Supplied material —
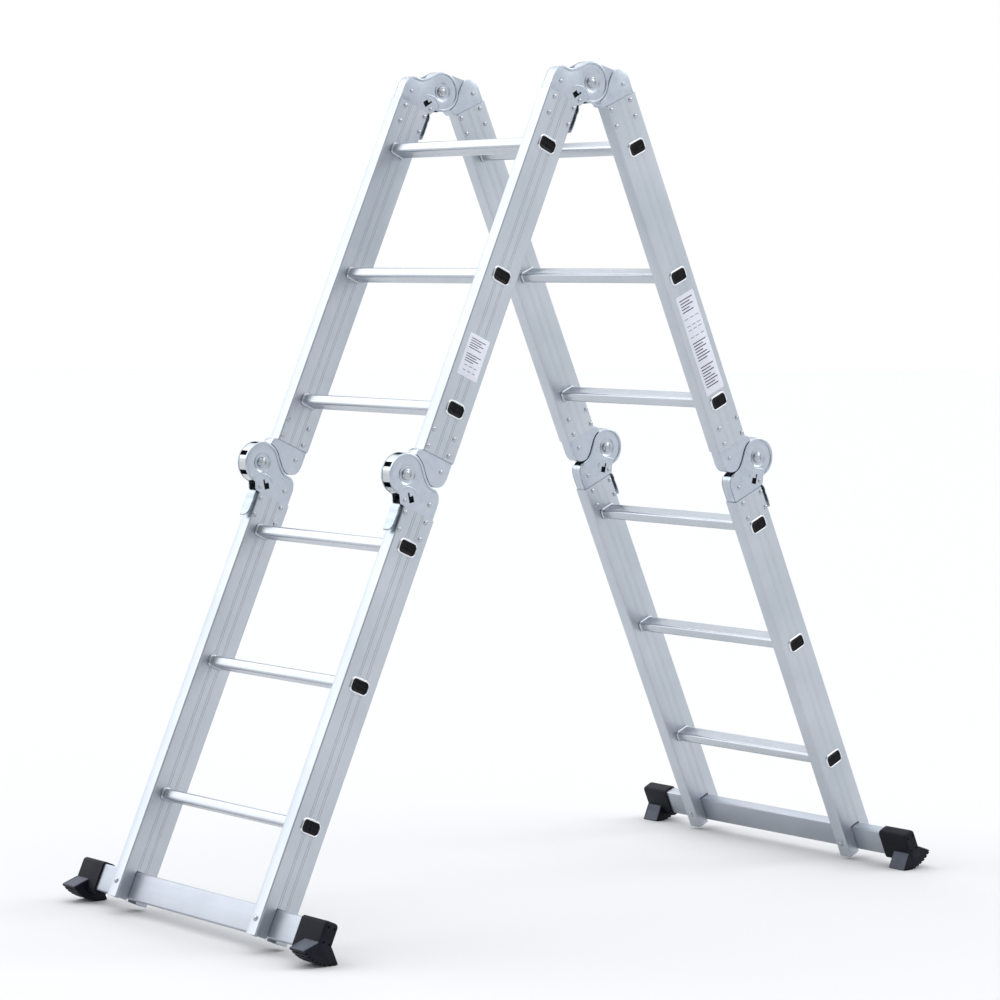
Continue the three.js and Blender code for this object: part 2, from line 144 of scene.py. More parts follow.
def plated_metal(name, dark, light, roughness):
    """Bright plate on pressed metal: a faint mottle and a slightly pitted surface."""
    material, nodes, links, bsdf = shader(name, light, roughness[0], metallic=1.0)
    mottle = noise(nodes, links, scale=70, detail=4)
    pits = noise(nodes, links, scale=500, detail=2)
    gloss(nodes, links, bsdf, mottle, *roughness)
    tint(nodes, links, bsdf, mottle, dark, light)
    relief(nodes, links, bsdf, pits, strength=0.1, distance=0.00004)
    return material


def moulded(name, dark, light, roughness, grain):
    """Moulded rubber or plastic with a fine grain and dusty patches."""
    material, nodes, links, bsdf = shader(name, dark, roughness[0])
    bsdf.inputs["Specular IOR Level"].default_value = 0.13
    dust = noise(nodes, links, scale=30, detail=8)
    surface = noise(nodes, links, scale=grain, detail=3)
    gloss(nodes, links, bsdf, dust, *roughness)
    tint(nodes, links, bsdf, dust, dark, light)
    relief(nodes, links, bsdf, surface, strength=0.4, distance=0.00015)
    return material


ALONG_LEG = (1, 1, 0.012)
ALONG_RUNG = (1, 0.012, 1)
BLACK = {"dark": (0.002, 0.002, 0.003), "light": (0.004, 0.004, 0.005)}
MATERIALS = {
    "stile": drawn_metal(
        "stile_aluminium", dark=(0.47, 0.51, 0.555), light=(0.535, 0.57, 0.62),
        roughness=(0.32, 0.42), stretch=ALONG_LEG,
    ),
    "rung": drawn_metal(
        "rung_aluminium", dark=(0.48, 0.51, 0.55), light=(0.53, 0.56, 0.60),
        roughness=(0.24, 0.34), stretch=ALONG_RUNG,
    ),
    "bar": drawn_metal(
        "bar_aluminium", dark=(0.43, 0.46, 0.51), light=(0.48, 0.51, 0.56),
        roughness=(0.38, 0.48), stretch=ALONG_RUNG,
    ),
    # Painted highlight: the rolled rims are coloured lighter than the rung, in place of the bright
    # highlight that their rounded shape catches.
    "rim": plated_metal(
        "rolled_rim_painted_highlight", dark=(0.70, 0.72, 0.75), light=(0.76, 0.78, 0.81), roughness=(0.16, 0.24)
    ),
    "zinc": plated_metal(
        "zinc_plate", dark=(0.455, 0.505, 0.565), light=(0.505, 0.55, 0.61), roughness=(0.26, 0.34)
    ),
    "tab": plated_metal(
        "lever_zinc", dark=(0.36, 0.41, 0.45), light=(0.43, 0.48, 0.52), roughness=(0.20, 0.28)
    ),
    "drum": plated_metal(
        "drum_metal", dark=(0.52, 0.55, 0.57), light=(0.58, 0.61, 0.63), roughness=(0.12, 0.20)
    ),
    "rivet": plated_metal(
        "rivet_steel", dark=(0.40, 0.42, 0.45), light=(0.48, 0.50, 0.53), roughness=(0.14, 0.20)
    ),
    "rubber": moulded(
        "foot_rubber", dark=(0.004, 0.005, 0.009), light=(0.009, 0.011, 0.018),
        roughness=(0.44, 0.60), grain=1500,
    ),
    # Painted sheen: the wing pads are a lighter rubber colour than the boot, standing in for the light that
    # their sloped faces catch.
    "pad": moulded(
        "foot_pad_painted_sheen", dark=(0.070, 0.080, 0.105), light=(0.120, 0.132, 0.165),
        roughness=(0.38, 0.50), grain=900,
    ),
    "plug": moulded("plug_plastic", **BLACK, roughness=(0.30, 0.42), grain=900),
    # Painted shade: a black for the drum notches' insides and the lever arm, where there is only shade
    # between the plates.
    "black": moulded("painted_shade_black", **BLACK, roughness=(0.42, 0.55), grain=800),
    "label": moulded(
        "label_vinyl", dark=(0.70, 0.715, 0.79), light=(0.76, 0.775, 0.85),
        roughness=(0.35, 0.45), grain=600,
    ),
    "label_grey": moulded(
        "label_grey_ink", dark=(0.05, 0.053, 0.07), light=(0.08, 0.084, 0.105),
        roughness=(0.4, 0.5), grain=600,
    ),
}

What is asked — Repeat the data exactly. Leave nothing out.

Exercise solution —
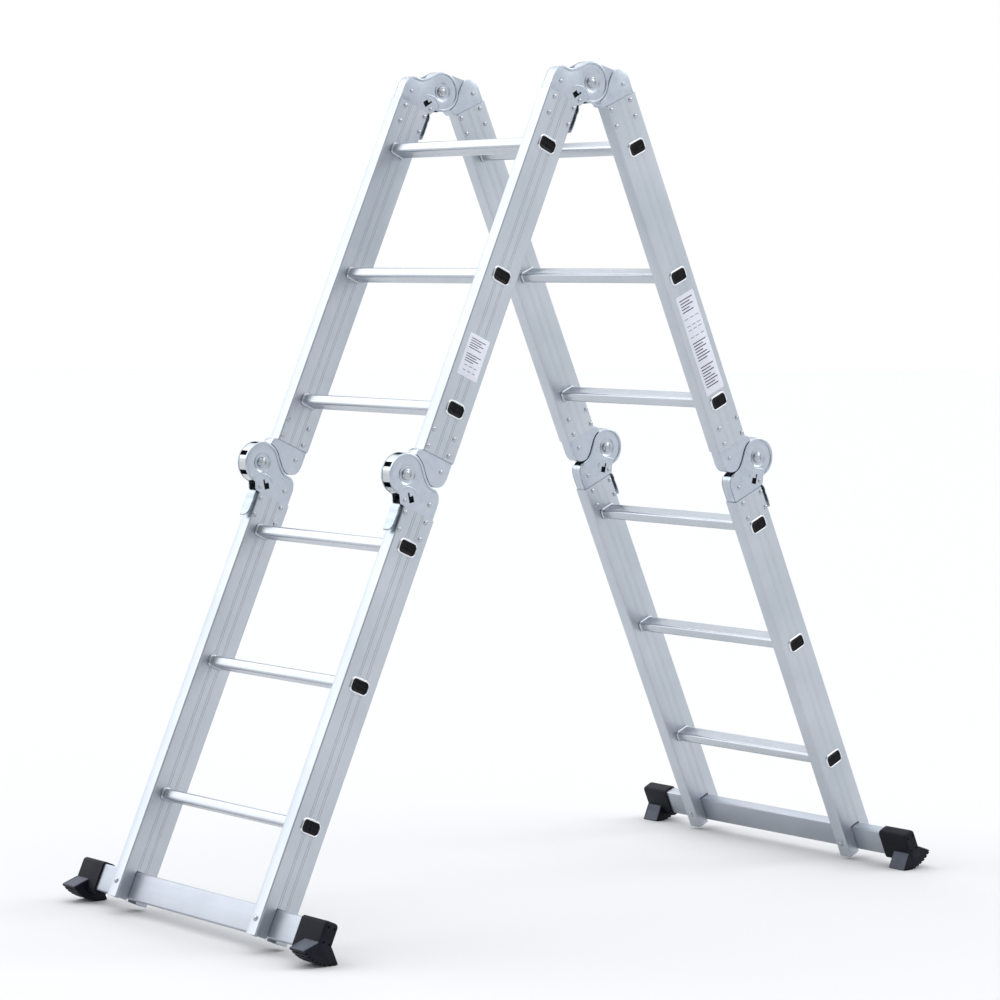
Continue the three.js and Blender code for this object: part 2, from line 144 of scene.py. More parts follow.
def plated_metal(name, dark, light, roughness):
    """Bright plate on pressed metal: a faint mottle and a slightly pitted surface."""
    material, nodes, links, bsdf = shader(name, light, roughness[0], metallic=1.0)
    mottle = noise(nodes, links, scale=70, detail=4)
    pits = noise(nodes, links, scale=500, detail=2)
    gloss(nodes, links, bsdf, mottle, *roughness)
    tint(nodes, links, bsdf, mottle, dark, light)
    relief(nodes, links, bsdf, pits, strength=0.1, distance=0.00004)
    return material


def moulded(name, dark, light, roughness, grain):
    """Moulded rubber or plastic with a fine grain and dusty patches."""
    material, nodes, links, bsdf = shader(name, dark, roughness[0])
    bsdf.inputs["Specular IOR Level"].default_value = 0.13
    dust = noise(nodes, links, scale=30, detail=8)
    surface = noise(nodes, links, scale=grain, detail=3)
    gloss(nodes, links, bsdf, dust, *roughness)
    tint(nodes, links, bsdf, dust, dark, light)
    relief(nodes, links, bsdf, surface, strength=0.4, distance=0.00015)
    return material


ALONG_LEG = (1, 1, 0.012)
ALONG_RUNG = (1, 0.012, 1)
BLACK = {"dark": (0.002, 0.002, 0.003), "light": (0.004, 0.004, 0.005)}
MATERIALS = {
    "stile": drawn_metal(
        "stile_aluminium", dark=(0.47, 0.51, 0.555), light=(0.535, 0.57, 0.62),
        roughness=(0.32, 0.42), stretch=ALONG_LEG,
    ),
    "rung": drawn_metal(
        "rung_aluminium", dark=(0.48, 0.51, 0.55), light=(0.53, 0.56, 0.60),
        roughness=(0.24, 0.34), stretch=ALONG_RUNG,
    ),
    "bar": drawn_metal(
        "bar_aluminium", dark=(0.43, 0.46, 0.51), light=(0.48, 0.51, 0.56),
        roughness=(0.38, 0.48), stretch=ALONG_RUNG,
    ),
    # Painted highlight: the rolled rims are coloured lighter than the rung, in place of the bright
    # highlight that their rounded shape catches.
    "rim": plated_metal(
        "rolled_rim_painted_highlight", dark=(0.70, 0.72, 0.75), light=(0.76, 0.78, 0.81), roughness=(0.16, 0.24)
    ),
    "zinc": plated_metal(
        "zinc_plate", dark=(0.455, 0.505, 0.565), light=(0.505, 0.55, 0.61), roughness=(0.26, 0.34)
    ),
    "tab": plated_metal(
        "lever_zinc", dark=(0.36, 0.41, 0.45), light=(0.43, 0.48, 0.52), roughness=(0.20, 0.28)
    ),
    "drum": plated_metal(
        "drum_metal", dark=(0.52, 0.55, 0.57), light=(0.58, 0.61, 0.63), roughness=(0.12, 0.20)
    ),
    "rivet": plated_metal(
        "rivet_steel", dark=(0.40, 0.42, 0.45), light=(0.48, 0.50, 0.53), roughness=(0.14, 0.20)
    ),
    "rubber": moulded(
        "foot_rubber", dark=(0.004, 0.005, 0.009), light=(0.009, 0.011, 0.018),
        roughness=(0.44, 0.60), grain=1500,
    ),
    # Painted sheen: the wing pads are a lighter rubber colour than the boot, standing in for the light that
    # their sloped faces catch.
    "pad": moulded(
        "foot_pad_painted_sheen", dark=(0.070, 0.080, 0.105), light=(0.120, 0.132, 0.165),
        roughness=(0.38, 0.50), grain=900,
    ),
    "plug": moulded("plug_plastic", **BLACK, roughness=(0.30, 0.42), grain=900),
    # Painted shade: a black for the drum notches' insides and the lever arm, where there is only shade
    # between the plates.
    "black": moulded("painted_shade_black", **BLACK, roughness=(0.42, 0.55), grain=800),
    "label": moulded(
        "label_vinyl", dark=(0.70, 0.715, 0.79), light=(0.76, 0.775, 0.85),
        roughness=(0.35, 0.45), grain=600,
    ),
    "label_grey": moulded(
        "label_grey_ink", dark=(0.05, 0.053, 0.07), light=(0.08, 0.084, 0.105),
        roughness=(0.4, 0.5), grain=600,
    ),
}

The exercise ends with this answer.